Nachdem eine erste PFT- Messung von kommunalem Abwasser vorlag, wurde veranlasst, dass alle kommunalen Kläranlagen > 2000 Einwohnerwerte untersucht wurden. Weiterhin wurde die Untersuchung der relevanten industriellen Direkteinleiter veranlasst.

Als relevant wurde eine Einleitungskonzentration von 300 ng/l für PFOA/PFOS im Abwasser festgelegt. Bei höheren vorgefundenen Konzentrationen wurden die Verursacher der Belastung des kommunalen Abwassers identifiziert und es wurden Maßnahmen auf den Weg gebracht.

Zur Umsetzung und Begleitung der Maßnahmen wurde eine AG gegründet, der alle Bezirksregierungen, das Landesamt für Natur, Umwelt und Verbraucherschutz und Industrieverbände (VCI, Textilindustrie, ZVO) angehören.

Es wurde insbesondere bei mittelständischen Unternehmen, z.B. in Betrieben der Galvanikindustrie eine Reihe von Vermeidungs- und Reduzierungsmaßnahmen umgesetzt, die durch eine Förderung von Seiten des Landes unterstützt wurden.

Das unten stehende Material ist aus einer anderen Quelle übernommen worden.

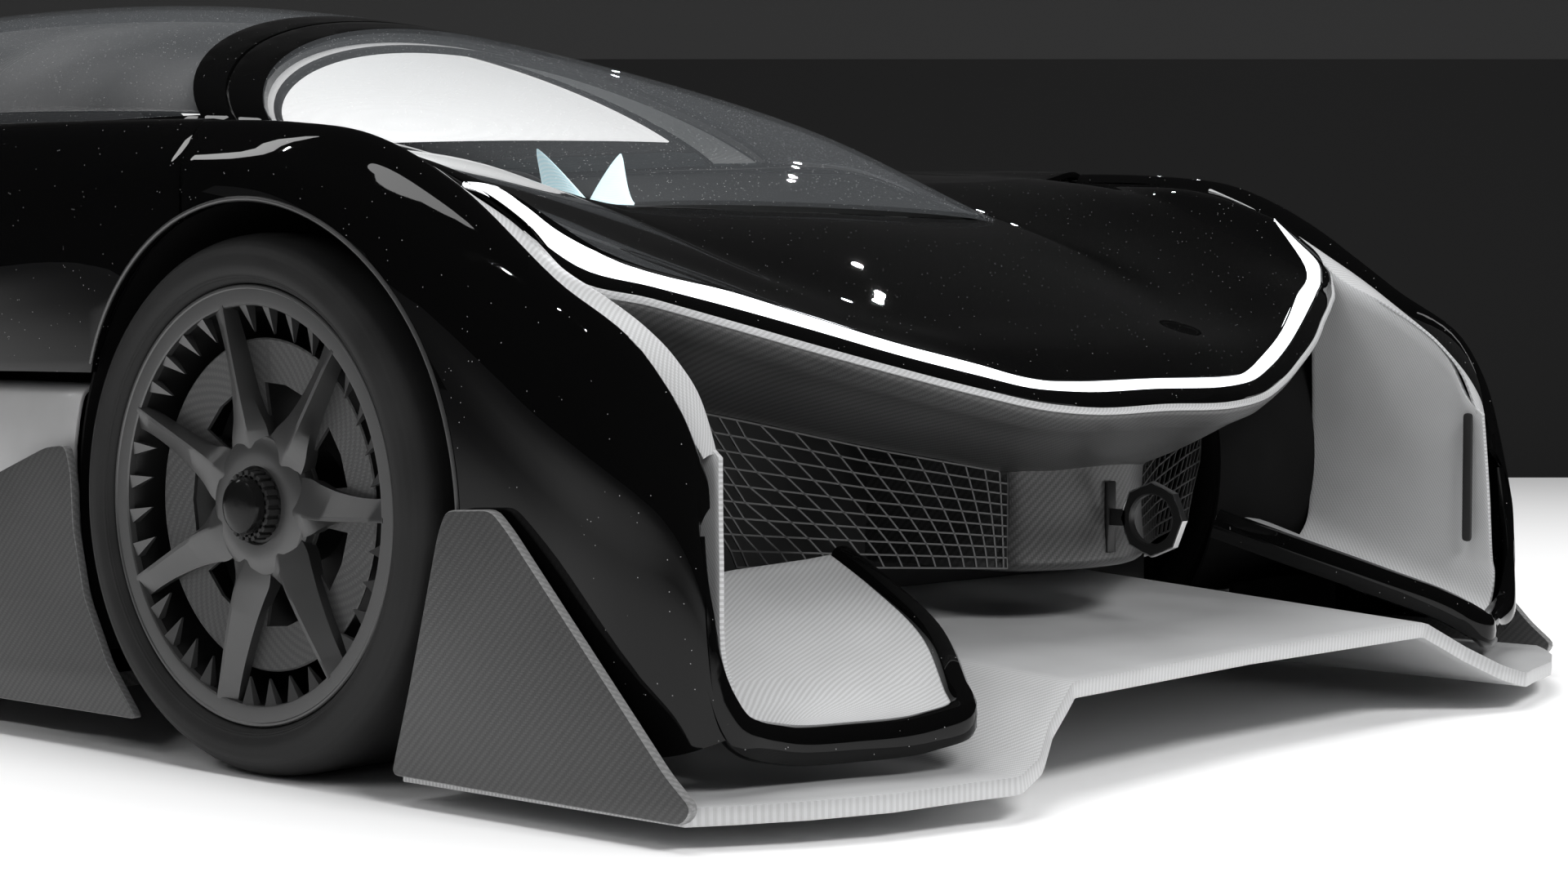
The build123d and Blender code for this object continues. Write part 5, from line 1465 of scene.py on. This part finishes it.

Sie sehen daraus, dass Einiges angestoßen wurde; die weiter notwendigen Reduzierungen werden wir stringent verfolgen.

Zudem ist es erforderlich die Trinkwasseraufbereitungsanlagen an der Ruhr nachzurüsten und der notwendigen Reduzierung von Spurenstoffen anzupassen.

Die ersten Schritte hierzu sind eingeleitet; die Wasserversorgungsunternehmen sind von der Bezirksregierung Arnsberg als zuständige Wasserbehörde Anfang April dieses Jahres angehört worden. Damit ist das notwendige Verwaltungsverfahren eingeleitet, mit dem die Unternehmen zur Nachrüstung verpflichtet werden. Dies wird nun unmittelbar geschehen, damit auch bei der Trinkwasseraufbereitung eine dauerhaft wirtksame technische Stufe zur Eliminierung der Stoffe eingeführt wird.

Nordrhein-Westfalen verfügt in der Wasserversorgung und speziell an der Ruhr über andere Strukturen als die anderen Bundesländer. In Nordrhein-Westfalen ist die mittelbare oder unmittelbare Versorgung aus Oberflächengewässern besonders ausgeprägt. Andere Bundesländer sichern ihre Wasserversorgung bis zu 100 % aus dem Grundwasser ab. Für diese Bundesländer hat die Belastung des zur Trinkwasserversorgung geförderten Rohwassers mit PFT derzeit keine Bedeutung.

Dennoch ist es wichtig, das Thema PFT und insgesamt die Diskussion um Spurenstoffe in der aquatischen Umwelt über Nordrhein-Westfalen hinaus auszudehnen. Dieses Thema wird – wenn Sie z.B. die Altersentwicklung der Gesellschaft mit zunehmendem Gebrauch von Arzneimitteln und der daraus folgenden Belastung der Gewässer betrachten – eine Zukunftsaufgabe sein, die bundes- und europaweit aufgegriffen werden muss.

Daher haben wir aus Nordrhein-Westfalen heraus in den ersten Beratungen zur Novelle der Trinkwasserverordnung dieses Thema in die Diskussion eingebracht und werden es auch in den weiteren Beratungen verfolgen.

Auch bei den Beratungen zur Verordnung über die Qualität von Oberflächengewässern haben wir das Thema eingebracht und darauf gedrungen, für Gewässer, aus denen Trinkwasser gewonnen wird Regelungen zu schaffen, die es ermöglichen einen noch stringenteren Vollzug zu sicher zu stellen. Dabei wollen wir nicht bei starren Grenzwerten verharren, sondern Verfahren zur Bewertung von Stoffen festschreiben, die nicht nur für einen Stoff – hier PFT – zutreffend sind, sondern viele, auch in Zukunft möglicherweise erst analysierbaren Stoffen gerecht werden.

Wie Sie an diesen wenigen Beispielen eines überaus komplexen Themas sehen, werden wir das Thema nicht nur weiterverfolgen, sondern weiter ausbauen und unsere Bemühungen um eine hohe Qualität der Gewässer und des Trinkwassers intensivieren.